Professional Services
Think about a consulting firm working with multinational manufacturers. Early research shows each account struggles with supply chain problems, but the issues differ by region. Instead of using one presentation for all, the firm builds small custom sites for each account. Each site shares insights, case examples, and ideas tied to that region’s challenges. SDRs then use the sites as a conversation tool. The key point is that personalizing resources makes it easier to connect with multiple stakeholders and keeps the conversation relevant.
People Also Ask
How does ABSD impact Customer Acquisition Costs?
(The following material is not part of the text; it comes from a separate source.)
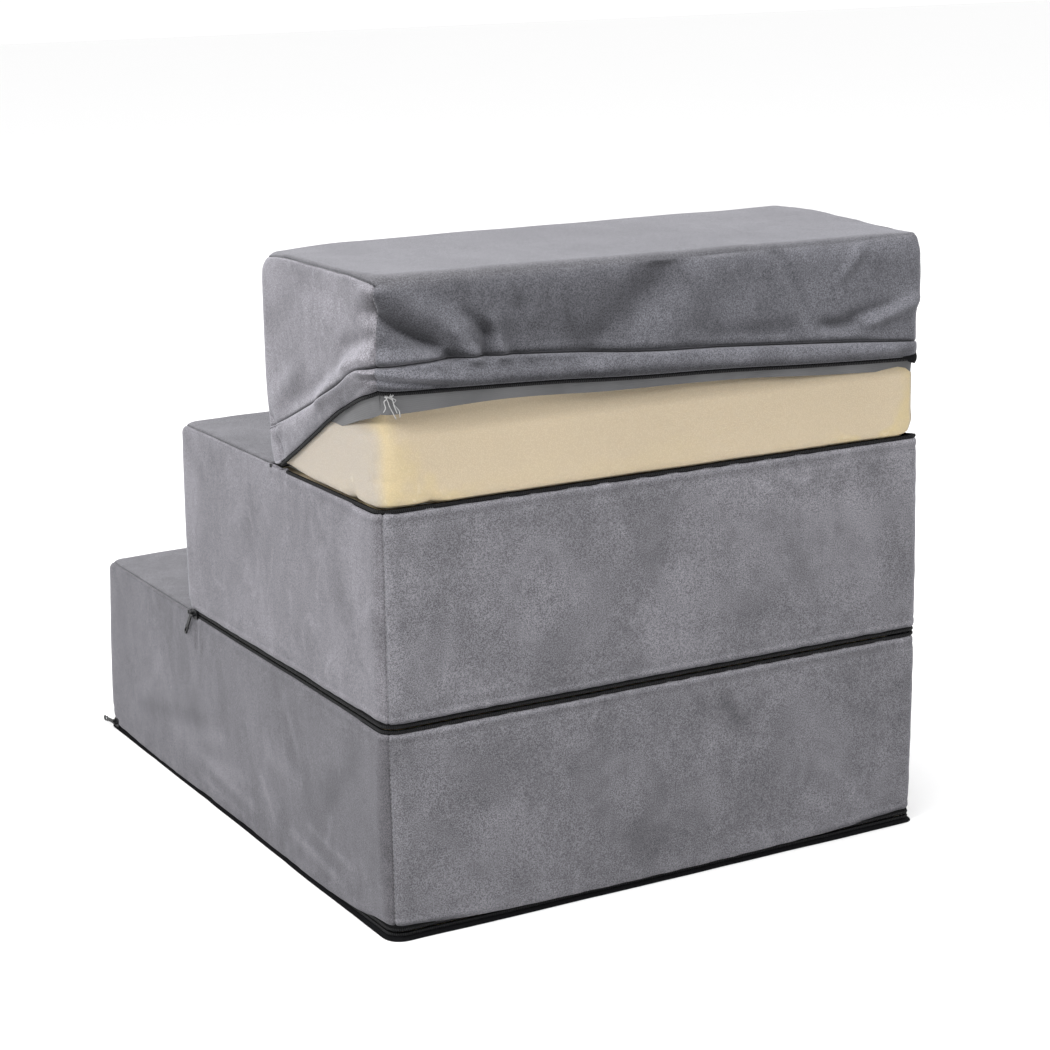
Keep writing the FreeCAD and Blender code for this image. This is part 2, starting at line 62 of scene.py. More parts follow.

ABSD can raise acquisition costs per deal since it involves deeper research and outreach. However, larger deal sizes and higher retention often outweigh the added expense.
Why is a target account list important in ABSD?
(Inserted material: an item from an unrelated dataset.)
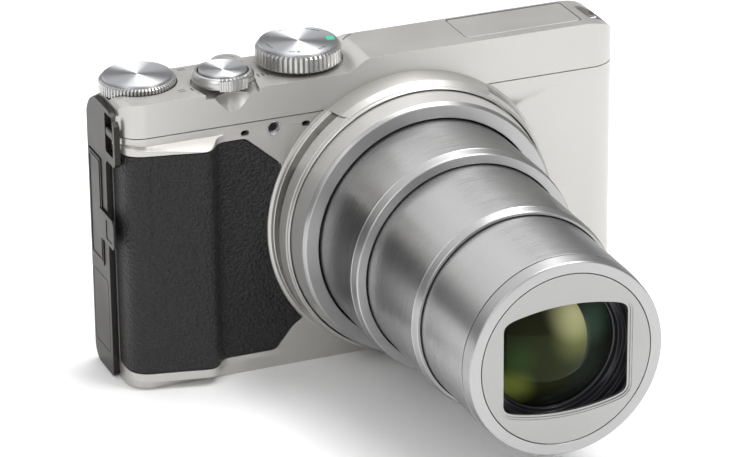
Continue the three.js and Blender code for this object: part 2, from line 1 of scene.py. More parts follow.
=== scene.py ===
"""Looks of a compact travel-zoom digital camera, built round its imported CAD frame."""
import math

import bmesh
import bpy
from mathutils import Matrix, Vector


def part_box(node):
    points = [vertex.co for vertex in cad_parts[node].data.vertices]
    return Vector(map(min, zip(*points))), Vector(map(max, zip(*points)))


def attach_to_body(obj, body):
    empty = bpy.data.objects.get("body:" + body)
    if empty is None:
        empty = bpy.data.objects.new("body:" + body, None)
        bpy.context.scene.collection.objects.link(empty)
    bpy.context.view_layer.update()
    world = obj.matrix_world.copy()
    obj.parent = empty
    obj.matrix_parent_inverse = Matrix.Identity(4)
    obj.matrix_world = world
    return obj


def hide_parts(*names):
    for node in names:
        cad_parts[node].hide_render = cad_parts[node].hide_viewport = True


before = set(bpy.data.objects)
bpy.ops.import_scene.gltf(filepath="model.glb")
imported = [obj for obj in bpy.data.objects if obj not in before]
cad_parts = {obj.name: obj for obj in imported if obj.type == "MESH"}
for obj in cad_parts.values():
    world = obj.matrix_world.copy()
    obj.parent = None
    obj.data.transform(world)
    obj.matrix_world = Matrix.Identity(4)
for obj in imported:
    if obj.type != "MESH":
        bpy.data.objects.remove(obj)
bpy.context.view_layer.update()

MM = 0.001               # every shape below is made in millimetres, then scaled to metres

# ------------------------------------------------------------------ camera and stage
VIEW_AZIMUTH = math.radians(-22.155)
VIEW_ELEVATION = math.radians(23.766)
VIEW_ROLL = math.radians(-0.50)
VIEW_DISTANCE = 0.82911
VIEW_TARGET = Vector((0.005842, 0.0, 0.020409))
FOCAL_LENGTH = 186.57
SKY_BASE = 0.30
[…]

The target account list focuses efforts on high-potential accounts. It prevents wasted activity on low-value leads and gives sales and marketing a shared set of priorities.
What makes the Sales Development Representative role unique in ABSD?
In ABSD, SDRs spend less time on volume prospecting and more time on engagement tracking, account research, and tailored messaging for specific stakeholders.
How do trigger events guide ABSD outreach?
Trigger events such as leadership changes or funding rounds signal potential buying readiness. Teams use these moments to time outreach and enter accounts when interest is highest.
How does a multi-channel strategy strengthen ABSD?
Using a multi-channel strategy spreads outreach across email, calls, social, and events. This variety increases the chances of connecting with decision-makers and keeping them engaged through the sales cycle.